Reviews, Vol. 7.1, March 2013
Big Rodent Books, July 1, 2012
Perfect bound, 37 pp., $7.50
Review by James R. Gapinski
Rebekah Matthews’ Hymnal for Dirty Girls has a voyeuristic quality. In the collection’s six short stories, the idiosyncratic protagonists tend to watch, yearn, and wonder in the background, but Matthews is always quick to hint at personal tumult. Her characters sometimes appear rather static, but on closer inspection readers realize how complex they are. Matthews invites her readers to read with the same almost-creepy gaze as her wallflower narrators by planting intriguing clues to each narrator’s central problem. She uses these breadcrumbs as invitations to darkly funny inferences. In short, Matthews is the kind of author who wants you to assume the worst about her protagonists—even if the humor-laced plot suggests a more sanguine disposition.
Every narrator has some telltale sign of distress, and the reader gradually uncovers the narrator’s plight in tandem with a more obvious external story. Take, for example, the first story in Hymnal for Dirty Girls, entitled “Bedroom.” In this story, the narrator is obsessed with dirty condoms that appear outside her apartment. In a fit of humor, the narrator explains that these used condoms are more disturbing than the pantsless man and blood-soaked tourniquets also appearing on the sidewalk. For some reason, she zeros in on the condoms—she believes they are the most troublesome thing about her rundown neighborhood. She and her friend hold a stakeout, and it seems like this story will be a laughter-filled look at the sexcapades of the condom litterer. Instead, the narrator’s obsession takes on deeper meaning with each bit of dialogue and backstory, and the reader learns that the condom is symbolic of the narrator’s own relationship woes.
Everything in Matthews’ chapbook has two distinct layers; on the surface are funny glimpses into the fractured lives of ancillary characters—red herrings who sometimes steal the show—and beneath these ancillary figures is a reflection on the protagonist’s own issues, culled from careful hints planted within the syntax and diction. On the first read, there is plenty to entertain a reader, and each story ends with something that feels revelatory without being too in-your-face. On subsequent reads, you’ll find the story beneath the story.

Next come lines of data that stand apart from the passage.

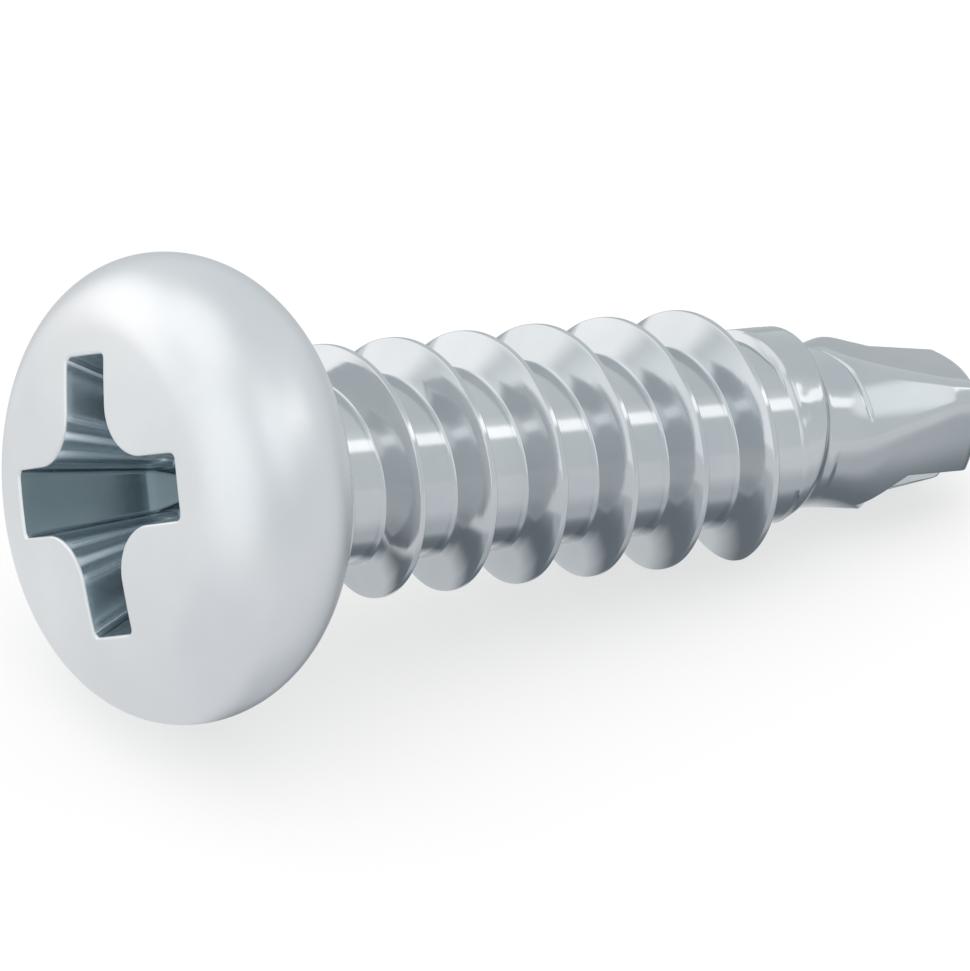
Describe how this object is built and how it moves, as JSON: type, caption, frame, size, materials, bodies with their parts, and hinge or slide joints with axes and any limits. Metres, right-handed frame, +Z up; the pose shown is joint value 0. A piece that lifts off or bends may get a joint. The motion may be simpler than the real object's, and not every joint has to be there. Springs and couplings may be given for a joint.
{
  "type": "self drilling screw",
  "caption": "Pan head self drilling screw with a cross recess, coarse right hand thread and fluted drill point, zinc plated, lying on its side.",
  "frame": {"origin": "on the table under the middle of the screw's box, as the screw lies at rest", "axes": "+X towards the drill point along the table, +Z up; the screw's own axis slopes down by 10.49 degrees towards the drill point, because the wide head lifts that end"},
  "size_m": [0.0174, 0.0076, 0.0077],
  "materials": {
    "zinc_plated_steel": "bright zinc plating, smooth, with a faint blue tint"
  },
  "bodies": {
    "root": {"screw": "zinc_plated_steel"}
  },
  "joints": []
}
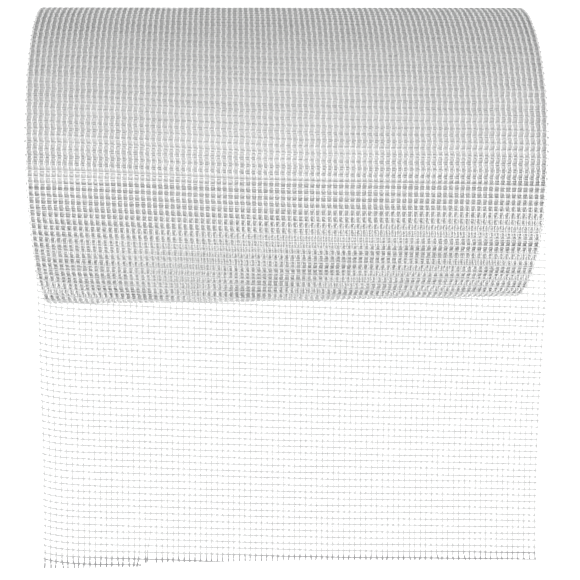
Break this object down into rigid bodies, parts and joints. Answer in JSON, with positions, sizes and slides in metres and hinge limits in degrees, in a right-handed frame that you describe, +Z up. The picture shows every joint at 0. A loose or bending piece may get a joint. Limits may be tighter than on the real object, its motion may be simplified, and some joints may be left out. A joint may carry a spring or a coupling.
{
  "type": "roll of fiberglass mesh",
  "caption": "Roll of white coated glass fibre mesh with an open bore, lying on its side, its free end drawn off over the top and leaning down to the floor.",
  "frame": {"origin": "on the floor, at the middle of the footprint of the roll and its free end", "axes": "+X along the roll's axis, +Y from the free end's cut edge towards the roll's back, +Z up"},
  "size_m": [0.33, 0.3646, 0.203],
  "materials": {
    "coated_glass_yarn": "white coated glass fibre yarn, satin"
  },
  "bodies": {
    "root": {"mesh_web": "coated_glass_yarn"}
  },
  "joints": []
}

Throughout Hymnal for Dirty Girls, the sentence-level construction is well-refined, and these stories pack a lot into each line, drawing loose comparisons with Gary Lutz’ work. Matthews’ stories take place in gritty, realistic environments, characterized more by odd trinkets and habits than fully-rendered rooms or landscapes. She writes with such uncanny specificity that the stories feel more dramatic and dynamic than their loglines suggest.
In the last story, “Heaven for Everyone,” these hyper-real conventions break down a little, but with good effect. She ends the story—and her collection—with a more overt, concrete resolution that gives readers a feeling of satisfaction. The story begins with “I die before I turn thirty…” and it proceeds to ruminate over the idea of death and the afterlife. The higher-stakes drama of “Heaven for Everyone” juxtaposed against the preceding stories immediately evokes shades of Harvey Pekar for me, as if I had just sat down and read some American Splendor back-to-back with Our Cancer Year. Matthews’ work has the same snarky attitude as Splendor, but it can get serious when a haughty theme emerges.
Rebekah Matthews has written a fine collection here. There are a few places where her pitch-perfect syntax flubs, and the chunky flow of “Reasonably In-Shape Women” could use some refining, but overall this debut marks the beginning of a promising catalogue for this emerging author. Matthews has a novelette entitled Hero Worship slated for 2014; if she can sustain her syntactical prowess and penchant for quick-laced subplot throughout a thicker manuscript, then expect Hero Worship to deliver another good read.